ITSC 2024 Paper Abstract

Paper ThBT13.6

Le Roux, François (Sirris), Cabral, Henrique (Sirris), Yarroudh, Anass (University of Liège), Nlemba, Laurent (GIM Wallonie), Campling, Matthias (KU Leuven), Tsiporkova, Elena (EluciDATA Lab of Sirris)

Object Localization and Tracking Pipeline for the Realistic Rendering of Railway Environments

Scheduled for presentation during the Poster Session "Railway systems and applications" (ThBT13), Thursday, September 26, 2024, 14:30−16:30, Foyer

2024 IEEE 27th International Conference on Intelligent Transportation Systems (ITSC), September 24- 27, 2024, Edmonton, Canada

This information is tentative and subject to change.

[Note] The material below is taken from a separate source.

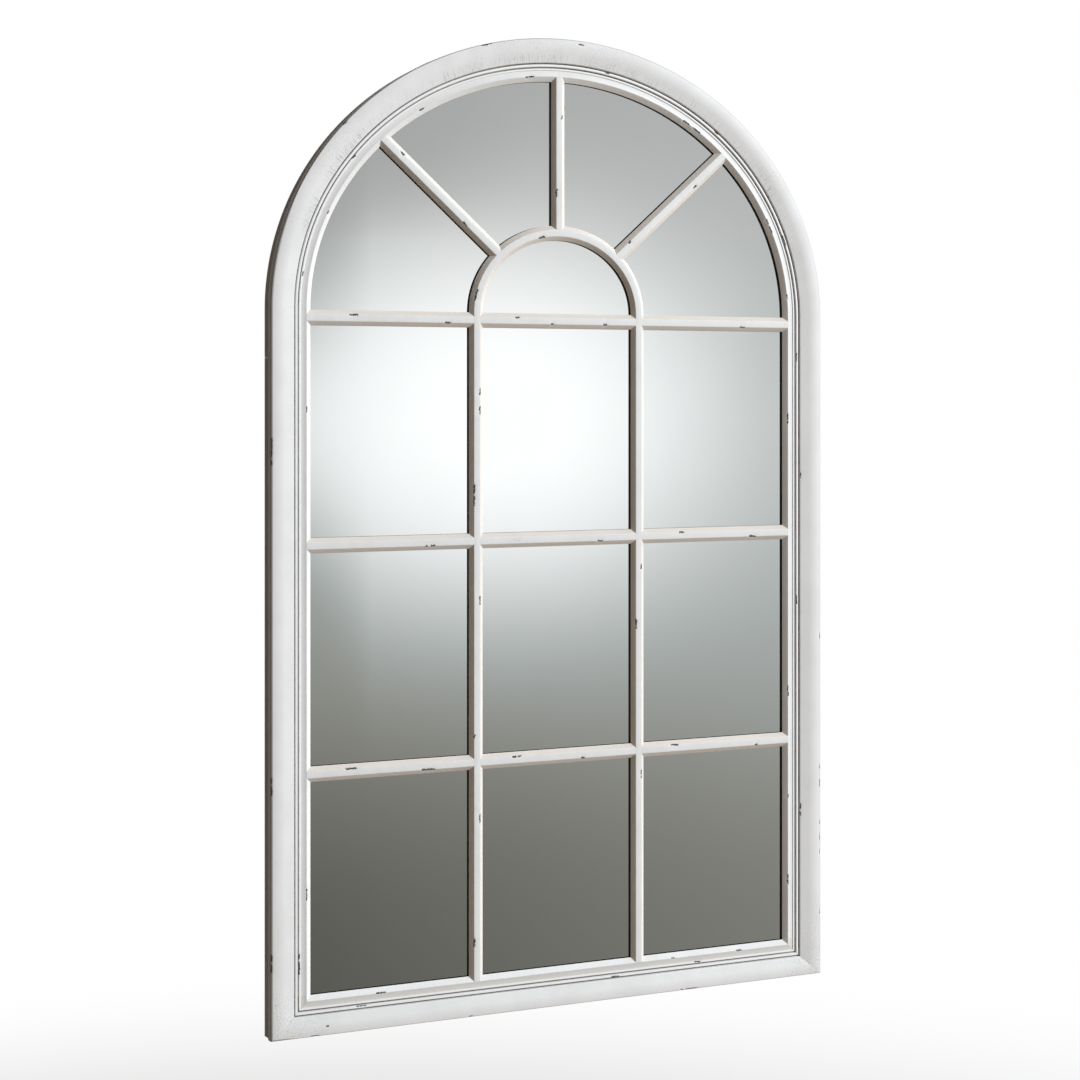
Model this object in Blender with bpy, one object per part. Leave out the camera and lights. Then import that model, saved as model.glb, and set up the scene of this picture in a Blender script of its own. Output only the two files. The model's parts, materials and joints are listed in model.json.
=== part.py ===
# Arched window frame mirror
# One mirror sheet sits behind a two layer timber frame, and glazing bars on its face divide
# it into nine panes, an inner arch and a sunburst. It hangs on two ring hangers.
# X is to the right, Z is up and the face looks along minus Y. The origin is at the height of
# the ring pivots, midway between them, on the back plane of the frame.

import math

import bmesh
import bpy
from mathutils import Vector

# Overall sizes, in metres
overall_width = 0.800
overall_height = 1.260
arch_rise = 0.358
clearance = 0.0003
overrun = 0.002

# Back frame
back_depth = 0.0170
back_setback = 0.0012
back_chamfer = 0.0012
rebate_width = 0.010
joint_lap = 0.060

# Moulding on the face, read from its outer edge inwards
face_width = 0.0555
face_slope = 0.0066
edge_height = 0.0282
edge_round = 0.0016
band_turn = 0.0170
band_turn_height = 0.0278
band_bulge = 0.0006
band_width = 0.0309
band_inner_height = 0.0251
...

Compiled on September 12, 2025

Keywords Simulation and Modeling, Off-line and Online Data Processing Techniques

Abstract

There is a growing demand for the virtualization of real-world scenes to become more realistic, driven by improvements in data acquisition systems and availability of analytical tools and computational power to treat that data. Despite the growing number of studies which tackle specific steps in this process, there is still a lack of solutions which leverage recent advances in computer vision techniques to facilitate the digital reconstruction of a real-world environment. Such an approach has obvious advantages, e.g., being able of operating on simple video data and not requiring an expensive data acquisition system, such as LIDAR cameras. However, it comes with several challenges, including the need to individualize and categorize objects in an image, estimate their position with respect to the camera and also deal with artifacts. To tackle these challenges, we conceived an innovative workflow for extracting and positioning in real-world coordinates relevant elements in a video scene, in our case of video captured from the front of a moving train. Starting from a semantic segmentation task, our method then leverages the object segmentation model SegmentAnything to assign a unique identifier to each instance of each class, which are subsequently tracked along the video sequence using a video segmentation algorithm. Each unique object instance can be positioned in real-world coordinates by integrating the output with its depth calibrated to metric units by leveraging scene reconstruction from structure from motion (SfM). The full approach is validated by comparing the estimated positions of buildings and traffic signs with their real positions based on an open-source database, achieving in both a sub-meter accuracy. This novel approach provides a comprehensive framework for the positioning of any object from a sequence of video frames and can be applied to a wide-range of domains beyond the one tackled here.